§ **Problem requirements**
Each line below should be quoted exactly, please.
==== Dataset content ====
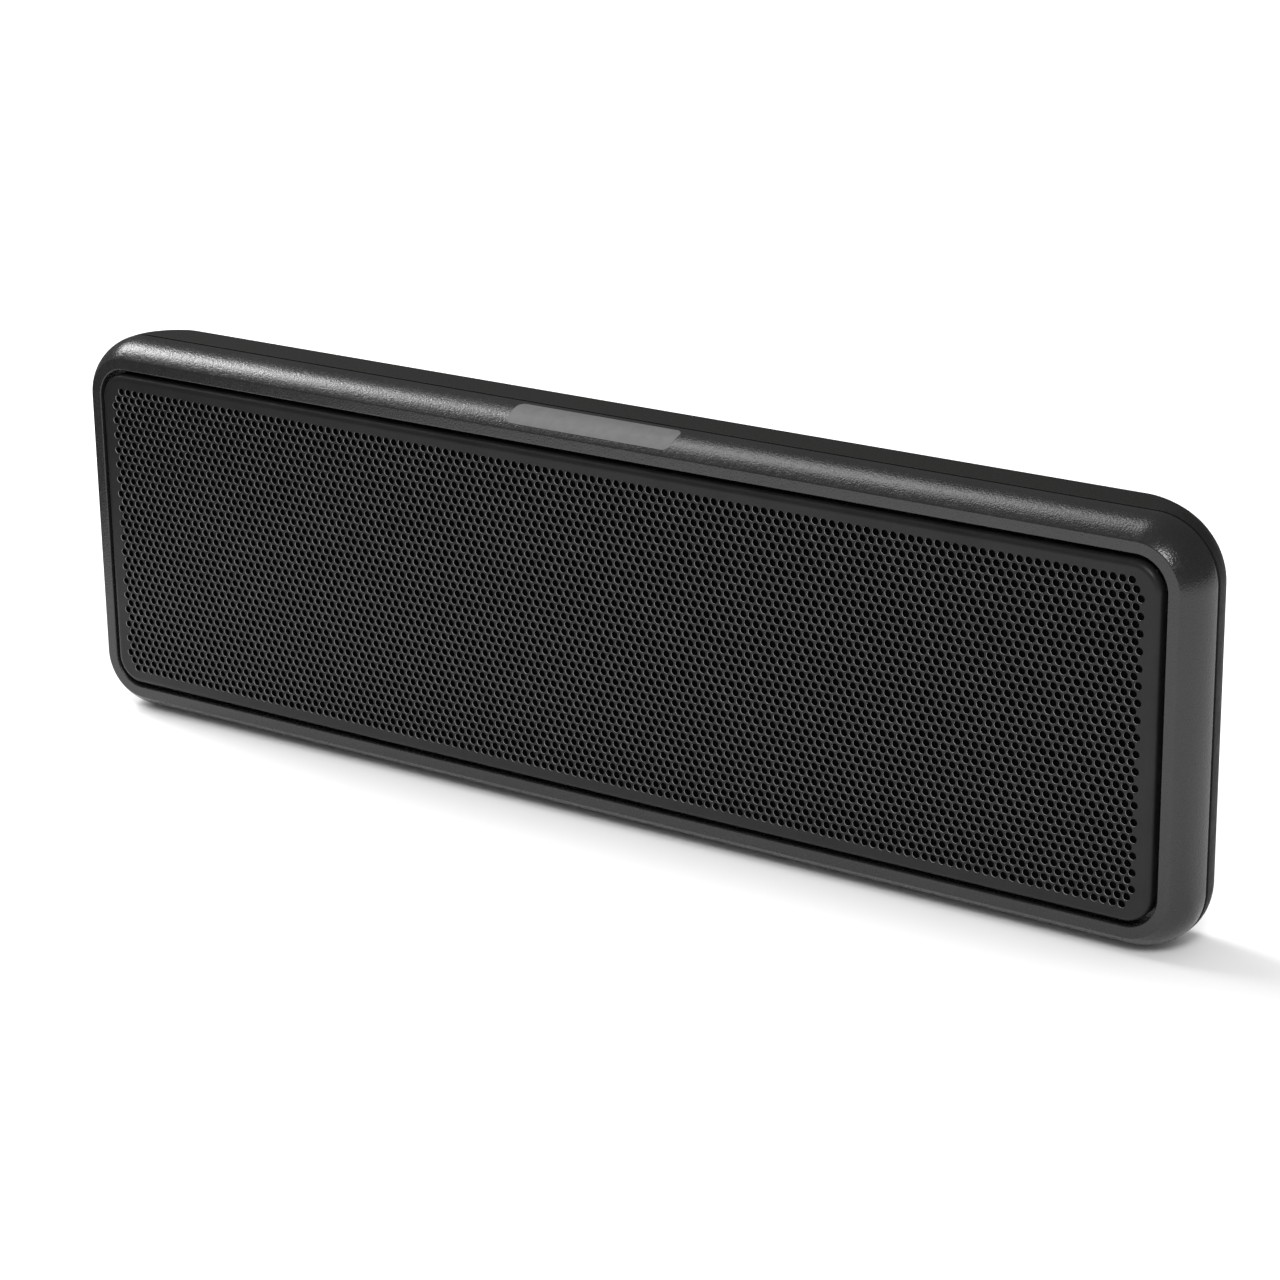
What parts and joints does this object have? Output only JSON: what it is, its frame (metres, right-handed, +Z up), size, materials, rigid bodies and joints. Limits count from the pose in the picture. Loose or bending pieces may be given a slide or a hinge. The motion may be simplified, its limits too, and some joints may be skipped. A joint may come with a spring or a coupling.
{
  "type": "loudspeaker",
  "caption": "Slim box loudspeaker with a perforated grille in a rounded bezel, small sprung drivers inside and threaded inserts in the back.",
  "frame": {"origin": "under the middle of the case, on the surface it stands on", "axes": "+Z up, -Y out of the grille, +X to the right as seen from the front"},
  "size_m": [0.2106, 0.015, 0.066],
  "materials": {
    "bezel": "satin, fine spark-eroded grain",
    "grille": "black powder coat on perforated steel",
    "tape": "foam tape",
    "cloth": "fine acoustic cloth",
    "badge": "matt grey",
    "shell": "matt, coarse grain",
    "rubber": "soft black rubber",
    "black_screw": "black zinc",
    "brass": "knurled brass",
    "plate": "blank silver-grey foil",
    "board": "green solder mask",
    "bright_screw": "zinc",
    "capacitor": "moulded case",
    "choke": "enamelled wire on a ferrite core",
    "fuse": "dipped",
    "terminal": "moulded",
    "foam": "open-cell foam",
    "lead": "insulated wire",
    "foam_gasket": "closed-cell foam",
    "frame_steel": "black pressed steel",
    "plated_steel": "zinc plated",
    "magnet": "nickel plated",
    "spider": "resin-treated cloth",
    "cone": "pressed paper pulp",
    "copper": "enamelled copper",
    "tag": "tinned brass on fibre board"
  },
  "bodies": {
    "case": {"front_bezel": "bezel", "grille": "grille", "grille_adhesive": "tape", "grille_cloth": "cloth", "badge": "badge", "rear_shell": "shell", "case_gasket": "rubber", "case_screws": "black_screw", "mount_inserts": "brass", "rating_plate": "plate", "circuit_board": "board", "board_screws": "bright_screw", "filter_capacitor": "capacitor", "filter_choke": "choke", "resettable_fuse": "fuse", "left_wire_terminal": "terminal", "right_wire_terminal": "terminal", "left_damping_pad": "foam", "right_damping_pad": "foam", "left_leads": "lead", "right_leads": "lead", "left_driver_gasket": "foam_gasket", "left_frame": "frame_steel", "left_yoke": "plated_steel", "left_magnet": "magnet", "left_top_plate": "plated_steel", "left_surround": "rubber", "left_spider": "spider", "left_terminals": "tag", "left_driver_screws": "black_screw", "right_driver_gasket": "foam_gasket", "right_frame": "frame_steel", "right_yoke": "plated_steel", "right_magnet": "magnet", "right_top_plate": "plated_steel", "right_surround": "rubber", "right_spider": "spider", "right_terminals": "tag", "right_driver_screws": "black_screw"},
    "left_diaphragm": {"left_cone": "cone", "left_dust_cap": "cone", "left_voice_coil": "copper"},
    "right_diaphragm": {"right_cone": "cone", "right_dust_cap": "cone", "right_voice_coil": "copper"}
  },
  "joints": [
    {"name": "left_cone_travel", "type": "slide", "parent": "case", "child": "left_diaphragm", "axis": [0, -1, 0], "range_m": [-0.0008, 0.0008], "stiffness_N_per_m": 900, "deforming": ["left_surround", "left_spider"]},
    {"name": "right_cone_travel", "type": "slide", "parent": "case", "child": "right_diaphragm", "axis": [0, -1, 0], "range_m": [-0.0008, 0.0008], "stiffness_N_per_m": 900, "deforming": ["right_surround", "right_spider"]}
  ]
}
====
§ **Written answer**
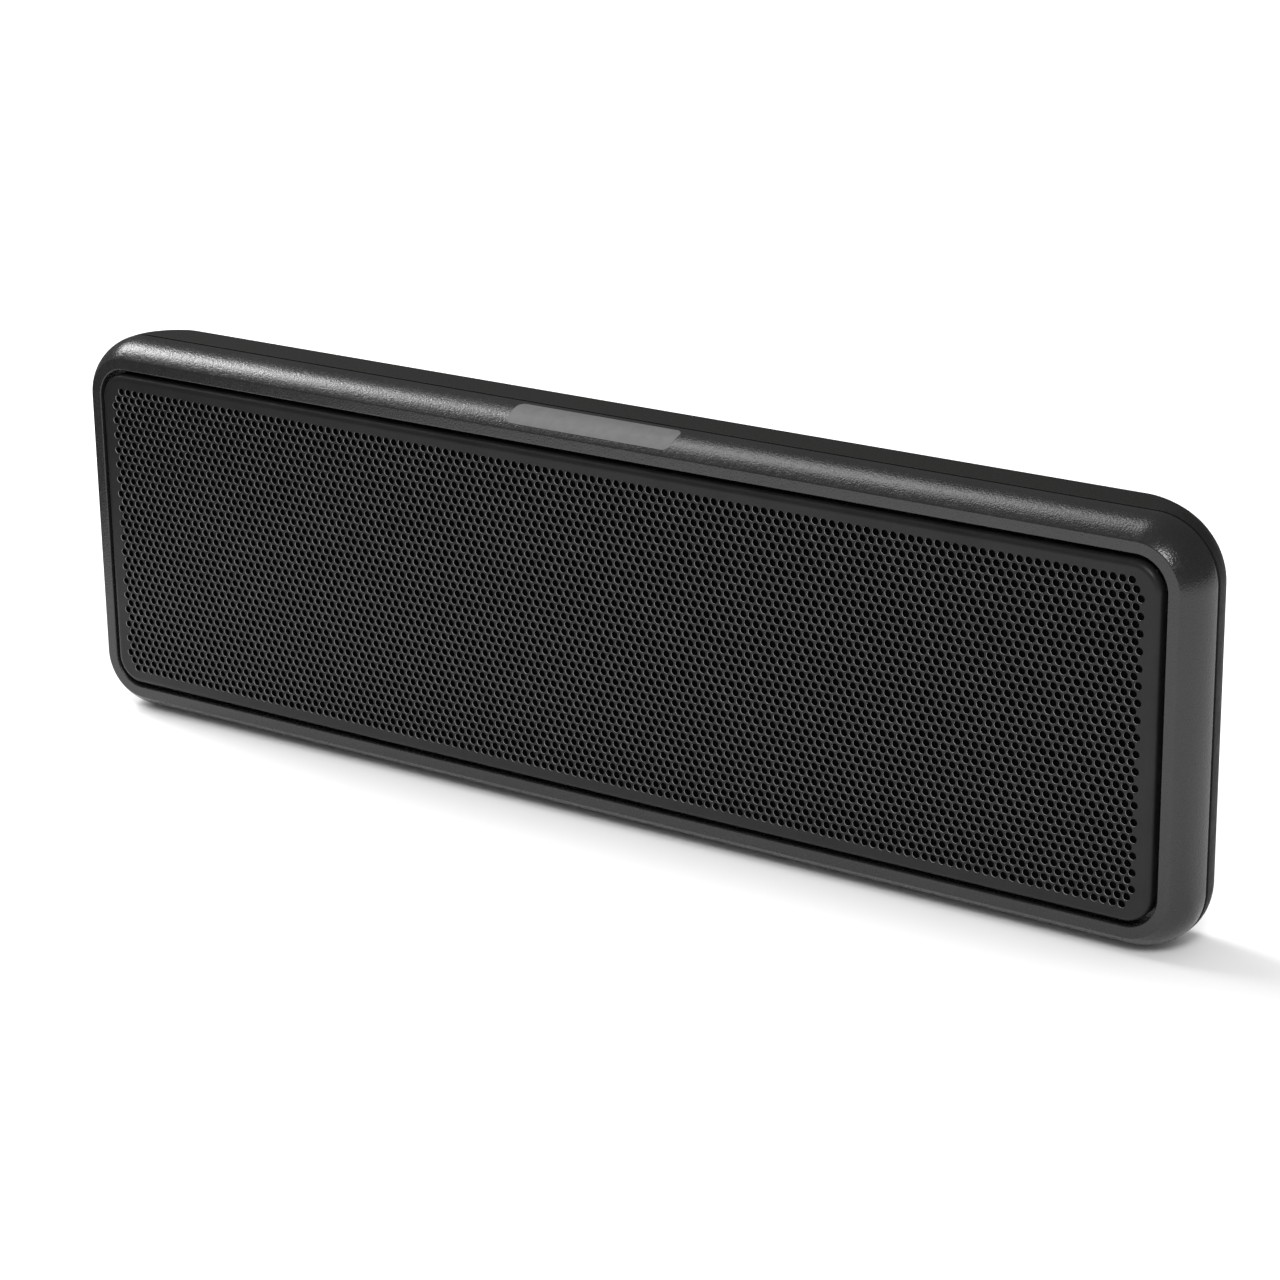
What parts and joints does this object have? Output only JSON: what it is, its frame (metres, right-handed, +Z up), size, materials, rigid bodies and joints. Limits count from the pose in the picture. Loose or bending pieces may be given a slide or a hinge. The motion may be simplified, its limits too, and some joints may be skipped. A joint may come with a spring or a coupling.
{
  "type": "loudspeaker",
  "caption": "Slim box loudspeaker with a perforated grille in a rounded bezel, small sprung drivers inside and threaded inserts in the back.",
  "frame": {"origin": "under the middle of the case, on the surface it stands on", "axes": "+Z up, -Y out of the grille, +X to the right as seen from the front"},
  "size_m": [0.2106, 0.015, 0.066],
  "materials": {
    "bezel": "satin, fine spark-eroded grain",
    "grille": "black powder coat on perforated steel",
    "tape": "foam tape",
    "cloth": "fine acoustic cloth",
    "badge": "matt grey",
    "shell": "matt, coarse grain",
    "rubber": "soft black rubber",
    "black_screw": "black zinc",
    "brass": "knurled brass",
    "plate": "blank silver-grey foil",
    "board": "green solder mask",
    "bright_screw": "zinc",
    "capacitor": "moulded case",
    "choke": "enamelled wire on a ferrite core",
    "fuse": "dipped",
    "terminal": "moulded",
    "foam": "open-cell foam",
    "lead": "insulated wire",
    "foam_gasket": "closed-cell foam",
    "frame_steel": "black pressed steel",
    "plated_steel": "zinc plated",
    "magnet": "nickel plated",
    "spider": "resin-treated cloth",
    "cone": "pressed paper pulp",
    "copper": "enamelled copper",
    "tag": "tinned brass on fibre board"
  },
  "bodies": {
    "case": {"front_bezel": "bezel", "grille": "grille", "grille_adhesive": "tape", "grille_cloth": "cloth", "badge": "badge", "rear_shell": "shell", "case_gasket": "rubber", "case_screws": "black_screw", "mount_inserts": "brass", "rating_plate": "plate", "circuit_board": "board", "board_screws": "bright_screw", "filter_capacitor": "capacitor", "filter_choke": "choke", "resettable_fuse": "fuse", "left_wire_terminal": "terminal", "right_wire_terminal": "terminal", "left_damping_pad": "foam", "right_damping_pad": "foam", "left_leads": "lead", "right_leads": "lead", "left_driver_gasket": "foam_gasket", "left_frame": "frame_steel", "left_yoke": "plated_steel", "left_magnet": "magnet", "left_top_plate": "plated_steel", "left_surround": "rubber", "left_spider": "spider", "left_terminals": "tag", "left_driver_screws": "black_screw", "right_driver_gasket": "foam_gasket", "right_frame": "frame_steel", "right_yoke": "plated_steel", "right_magnet": "magnet", "right_top_plate": "plated_steel", "right_surround": "rubber", "right_spider": "spider", "right_terminals": "tag", "right_driver_screws": "black_screw"},
    "left_diaphragm": {"left_cone": "cone", "left_dust_cap": "cone", "left_voice_coil": "copper"},
    "right_diaphragm": {"right_cone": "cone", "right_dust_cap": "cone", "right_voice_coil": "copper"}
  },
  "joints": [
    {"name": "left_cone_travel", "type": "slide", "parent": "case", "child": "left_diaphragm", "axis": [0, -1, 0], "range_m": [-0.0008, 0.0008], "stiffness_N_per_m": 900, "deforming": ["left_surround", "left_spider"]},
    {"name": "right_cone_travel", "type": "slide", "parent": "case", "child": "right_diaphragm", "axis": [0, -1, 0], "range_m": [-0.0008, 0.0008], "stiffness_N_per_m": 900, "deforming": ["right_surround", "right_spider"]}
  ]
}